Didn’t know he knew the word “black” in that context either!

“Well, Simon, they are both black. You are right. But they aren’t twins; they aren’t even related. They just happen to be two girls in your class who are both black. You know, Caroline has light hair and light eyes, and so does Sophia. But they aren’t related, either.

We come in all different shapes and colors. Some of us have light skin, like you and me and Daddy. And some people, like Alise’s mommy, have light skin and very dark hair and eyes that are shaped differently than ours. And other people, like Anieya and Jillian and Mr. Gabriel, have dark skin, dark hair, and dark eyes.

But underneath we’re all the same. We might look different, but underneath, in our hearts, we are all the same.”

Whew! And Oh-my-goodness I hope I got that right. Part of that little speech was instinct. Part was what I vaguely remembered being recommended in the Newsweek article. And part, I have to admit, was cribbed from my friend Gabriel, a Dinka from South Sudan, who said something vaguely similar when a little girl in a restaurant looked at him with shock and loudly declared, “Oh my God, Mommy, he’s SO BLACK.”

Still, it was nerve-wracking to feel so blind-sided. More, I feel stupid for being blind-sided. How could I expect a child cabable of differentiating among shades of a given color to not notice that two of the children in his class are much, much darker than he is?  This conversation was inevitable; I was just being too much the well-meaning, nervous, non-Hispanic white person to bring it up first.

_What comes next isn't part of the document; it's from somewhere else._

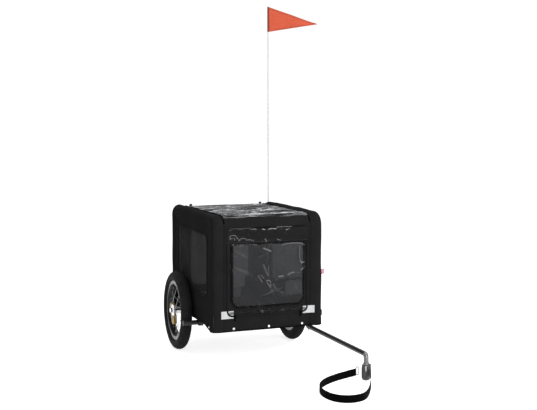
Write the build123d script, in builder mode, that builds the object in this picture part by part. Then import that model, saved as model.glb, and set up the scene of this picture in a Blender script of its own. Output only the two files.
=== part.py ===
"""Dog bike trailer: a fabric cabin on a tubular steel base, two spoked wheels,
an offset drawbar that ends in a swivelling hitch coupler, and a safety strap.

Millimetres. +Z is up and the trailer faces -Y, so its own left side is at +X.
The origin is the centre of the hitch socket's mouth, on the ground: the trailer
stands on its two tyres and on the coupler.
"""

import math
import os

from build123d import *

os.makedirs("parts", exist_ok=True)

# ---------------------------------------------------------------- driving dimensions
# Where the trailer lies from the hitch
drawbar_offset = 25.5     # cabin's side to the drawbar's centreline
tow_reach = 335.0         # hitch to the cabin's front face
arm_drop = 63.0           # axles down to the drawbar's centreline

# Cabin
cabin_width = 415.0
cabin_length = 538.0
cabin_height = 412.5      # from the skirt's lower edge to the roof
skirt_drop = 21.5         # axles down to the front and rear skirts
wall = 3.0                # sewn fabric wall
edge_radius = 40.0        # round edge between the roof and the end walls
soft_gap = 0.3            # between fabric and what carries it
hem_rise = 22.0           # the side walls end this much higher in the middle
hem_run = 215.0           # length over which the side hem rises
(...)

2 Responses to “The Race Talk”

  1. tlalbaugh says:

    This well-meaning, nervous, non-Hispanic white person did exactly the same thing with that article, Jessica, so it was hilarious to read this post.

  2. blg says:

    When I was four, we had a mailman called Tom, who was black.
    My mother tells a story that once we were in another neighborhood and saw another mailman.
    My younger sister said, “Oh, look, there’s Tom.”
    But I contradicted her and said, “No, silly, Tom has a much better tan.”